WHAT YOU HAVE TO DO :: Return a copy of each line that holds the string "scene".

* Begin *

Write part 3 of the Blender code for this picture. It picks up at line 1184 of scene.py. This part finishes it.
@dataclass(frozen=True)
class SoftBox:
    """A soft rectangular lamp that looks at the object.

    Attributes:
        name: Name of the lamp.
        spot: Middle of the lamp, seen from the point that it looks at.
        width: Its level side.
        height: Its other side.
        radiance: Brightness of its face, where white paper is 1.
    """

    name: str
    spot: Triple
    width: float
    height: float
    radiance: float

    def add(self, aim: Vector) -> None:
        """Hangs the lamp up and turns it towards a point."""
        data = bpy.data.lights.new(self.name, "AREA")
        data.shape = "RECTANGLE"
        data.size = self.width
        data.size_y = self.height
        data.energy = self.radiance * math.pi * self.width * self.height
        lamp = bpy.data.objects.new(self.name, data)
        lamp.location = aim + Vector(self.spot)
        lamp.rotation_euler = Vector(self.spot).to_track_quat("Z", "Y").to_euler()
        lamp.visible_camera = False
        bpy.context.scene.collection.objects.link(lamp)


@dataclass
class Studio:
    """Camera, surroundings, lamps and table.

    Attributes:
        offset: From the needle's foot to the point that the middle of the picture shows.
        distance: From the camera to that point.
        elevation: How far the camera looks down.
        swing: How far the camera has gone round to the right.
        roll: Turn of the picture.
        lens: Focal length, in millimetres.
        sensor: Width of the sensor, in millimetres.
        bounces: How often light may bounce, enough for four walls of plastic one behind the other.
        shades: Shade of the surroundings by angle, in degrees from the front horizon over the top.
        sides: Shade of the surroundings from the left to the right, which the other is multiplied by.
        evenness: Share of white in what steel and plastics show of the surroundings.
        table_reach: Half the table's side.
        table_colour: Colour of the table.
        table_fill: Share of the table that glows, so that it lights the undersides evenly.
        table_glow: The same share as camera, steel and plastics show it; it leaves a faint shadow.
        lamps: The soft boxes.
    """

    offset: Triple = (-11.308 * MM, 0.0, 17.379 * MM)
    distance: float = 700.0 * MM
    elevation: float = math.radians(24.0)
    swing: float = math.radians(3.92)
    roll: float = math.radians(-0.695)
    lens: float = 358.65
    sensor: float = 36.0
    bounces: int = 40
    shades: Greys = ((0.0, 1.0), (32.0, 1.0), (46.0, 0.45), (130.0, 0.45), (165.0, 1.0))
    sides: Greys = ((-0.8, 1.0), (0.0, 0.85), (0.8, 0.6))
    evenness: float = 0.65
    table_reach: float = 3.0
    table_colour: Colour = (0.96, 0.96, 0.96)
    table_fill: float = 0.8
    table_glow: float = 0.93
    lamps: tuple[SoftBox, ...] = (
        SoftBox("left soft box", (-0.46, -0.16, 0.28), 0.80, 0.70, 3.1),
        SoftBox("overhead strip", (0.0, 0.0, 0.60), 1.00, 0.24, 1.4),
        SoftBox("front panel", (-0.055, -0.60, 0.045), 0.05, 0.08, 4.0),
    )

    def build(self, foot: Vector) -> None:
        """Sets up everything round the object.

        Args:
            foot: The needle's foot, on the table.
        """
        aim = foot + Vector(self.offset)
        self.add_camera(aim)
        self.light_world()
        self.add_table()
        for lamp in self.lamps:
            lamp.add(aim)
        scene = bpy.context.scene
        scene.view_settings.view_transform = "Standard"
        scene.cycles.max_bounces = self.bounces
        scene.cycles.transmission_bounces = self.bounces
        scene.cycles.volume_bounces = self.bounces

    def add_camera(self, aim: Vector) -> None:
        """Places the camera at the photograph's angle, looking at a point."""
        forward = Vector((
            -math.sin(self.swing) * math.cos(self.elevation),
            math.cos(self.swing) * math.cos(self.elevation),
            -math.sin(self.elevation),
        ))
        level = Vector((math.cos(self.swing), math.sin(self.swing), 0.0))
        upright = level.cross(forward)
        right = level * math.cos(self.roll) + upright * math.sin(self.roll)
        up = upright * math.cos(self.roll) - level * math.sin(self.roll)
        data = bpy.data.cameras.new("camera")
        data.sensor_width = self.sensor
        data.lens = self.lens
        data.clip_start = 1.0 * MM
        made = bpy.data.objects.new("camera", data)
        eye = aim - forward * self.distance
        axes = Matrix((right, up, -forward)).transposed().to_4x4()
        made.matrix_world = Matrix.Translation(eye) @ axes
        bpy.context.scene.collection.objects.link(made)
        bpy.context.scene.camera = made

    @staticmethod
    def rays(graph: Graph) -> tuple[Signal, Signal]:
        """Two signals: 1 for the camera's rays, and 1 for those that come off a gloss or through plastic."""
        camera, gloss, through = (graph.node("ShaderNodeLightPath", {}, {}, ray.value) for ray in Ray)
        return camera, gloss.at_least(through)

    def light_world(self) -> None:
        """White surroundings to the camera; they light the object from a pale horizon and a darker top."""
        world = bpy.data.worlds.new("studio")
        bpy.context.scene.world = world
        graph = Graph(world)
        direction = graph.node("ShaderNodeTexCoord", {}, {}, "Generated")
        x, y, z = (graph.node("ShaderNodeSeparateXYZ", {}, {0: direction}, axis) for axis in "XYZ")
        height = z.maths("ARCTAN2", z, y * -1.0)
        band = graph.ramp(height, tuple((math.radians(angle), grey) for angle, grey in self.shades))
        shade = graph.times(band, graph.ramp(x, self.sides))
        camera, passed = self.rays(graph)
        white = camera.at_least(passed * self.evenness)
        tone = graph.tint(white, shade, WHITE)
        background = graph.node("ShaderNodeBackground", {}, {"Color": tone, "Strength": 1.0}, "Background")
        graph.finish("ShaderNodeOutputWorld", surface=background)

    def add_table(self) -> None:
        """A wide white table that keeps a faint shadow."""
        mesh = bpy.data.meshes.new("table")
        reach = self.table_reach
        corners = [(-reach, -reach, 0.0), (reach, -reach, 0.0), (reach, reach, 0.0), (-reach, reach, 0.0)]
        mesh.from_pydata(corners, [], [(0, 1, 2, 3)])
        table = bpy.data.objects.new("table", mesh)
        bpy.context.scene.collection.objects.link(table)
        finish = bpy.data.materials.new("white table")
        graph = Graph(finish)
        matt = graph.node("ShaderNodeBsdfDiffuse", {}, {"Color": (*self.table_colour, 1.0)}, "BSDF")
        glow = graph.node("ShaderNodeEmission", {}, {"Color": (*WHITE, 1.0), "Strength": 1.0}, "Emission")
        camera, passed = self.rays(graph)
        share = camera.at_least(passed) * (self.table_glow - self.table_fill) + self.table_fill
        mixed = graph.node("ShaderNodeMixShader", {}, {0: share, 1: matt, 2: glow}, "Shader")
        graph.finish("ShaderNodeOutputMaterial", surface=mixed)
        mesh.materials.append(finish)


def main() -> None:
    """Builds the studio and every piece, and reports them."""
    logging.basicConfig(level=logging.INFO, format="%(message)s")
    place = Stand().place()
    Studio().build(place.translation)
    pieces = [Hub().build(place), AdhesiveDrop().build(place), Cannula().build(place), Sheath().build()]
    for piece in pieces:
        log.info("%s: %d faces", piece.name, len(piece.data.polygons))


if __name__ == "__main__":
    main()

* End *

RESULT OF THIS TASK ::
Write part 3 of the Blender code for this picture. It picks up at line 1184 of scene.py. This part finishes it.
        bpy.context.scene.collection.objects.link(lamp)
        scene = bpy.context.scene
        scene.view_settings.view_transform = "Standard"
        scene.cycles.max_bounces = self.bounces
        scene.cycles.transmission_bounces = self.bounces
        scene.cycles.volume_bounces = self.bounces
        bpy.context.scene.collection.objects.link(made)
        bpy.context.scene.camera = made
        bpy.context.scene.world = world
        bpy.context.scene.collection.objects.link(table)